Why Rust Hosting Is Different
Unlike most survival games, Rust servers have a wipe cycle — the map resets weekly or biweekly. This creates unique hosting challenges:
- Wipe-day performance — Servers see peak load when players rush to build after a wipe
- Map generation — Procedural maps need fast CPUs to generate quickly
- Memory growth — RAM usage climbs as players build structures throughout the wipe
- Plugin overhead — Oxide/uMod plugins like RustIO and Gather Manager add CPU load
Hardware Requirements
Rust is single-threaded and CPU-bound. Look for hosts advertising high clock speeds (4.5GHz+) over core count. Here's what you need:
| Server Size | Players | RAM | CPU |
|---|---|---|---|
| Small | 25–50 | 4GB | 4.0GHz+ |
| Medium | 50–150 | 6–8GB | 4.5GHz+ |
| Large | 150–300 | 10–16GB | 5.0GHz+ |
Oxide/uMod Plugin Support
Nearly every community Rust server runs Oxide (uMod) plugins.
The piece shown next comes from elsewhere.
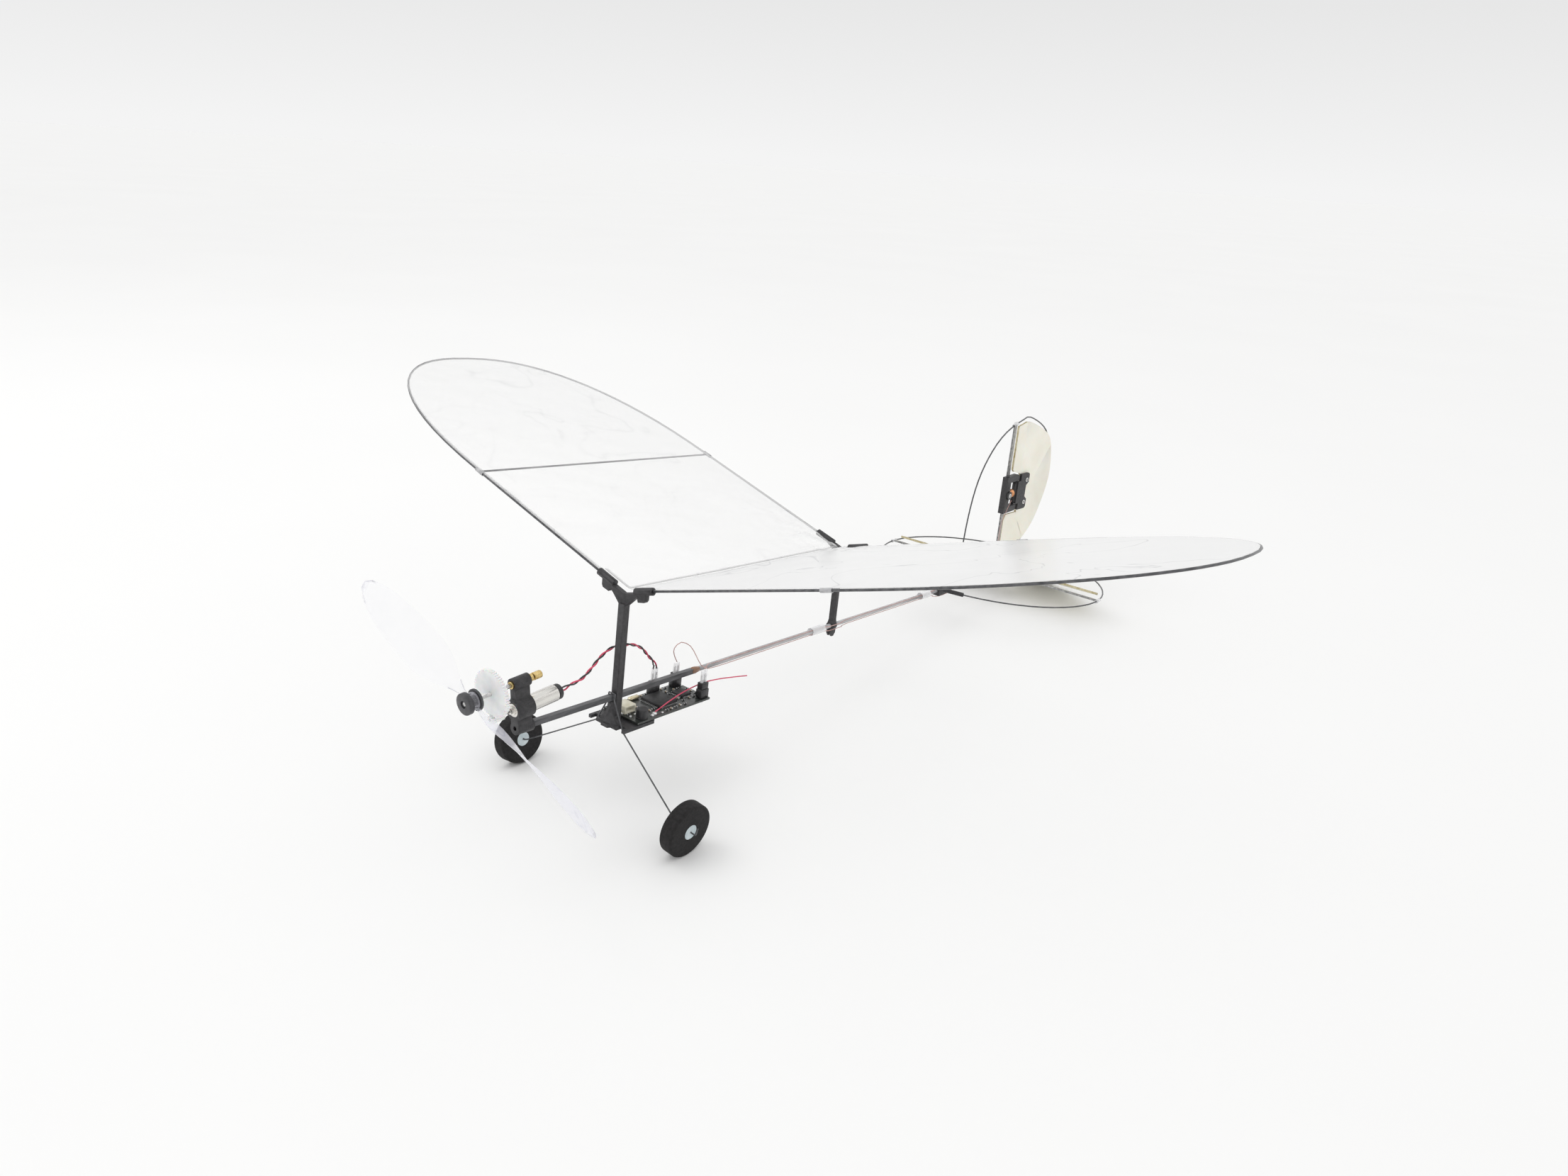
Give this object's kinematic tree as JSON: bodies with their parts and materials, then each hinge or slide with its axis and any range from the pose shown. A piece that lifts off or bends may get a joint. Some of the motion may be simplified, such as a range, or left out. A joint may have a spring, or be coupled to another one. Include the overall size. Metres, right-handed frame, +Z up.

When evaluating hosts, check for:
- FTP/SFTP access — Required for manual plugin installation
- Oxide pre-installed — Saves setup time
- Auto-update support — Keeps Oxide and plugins current after Rust patches
- Wipe scheduling — Automated map and blueprint wipes
Our Testing Methodology
We run 48-hour stress tests on each provider, simulating full wipe cycles. We track server FPS (target: 30+), entity count handling, and whether the host throttles performance during peak hours.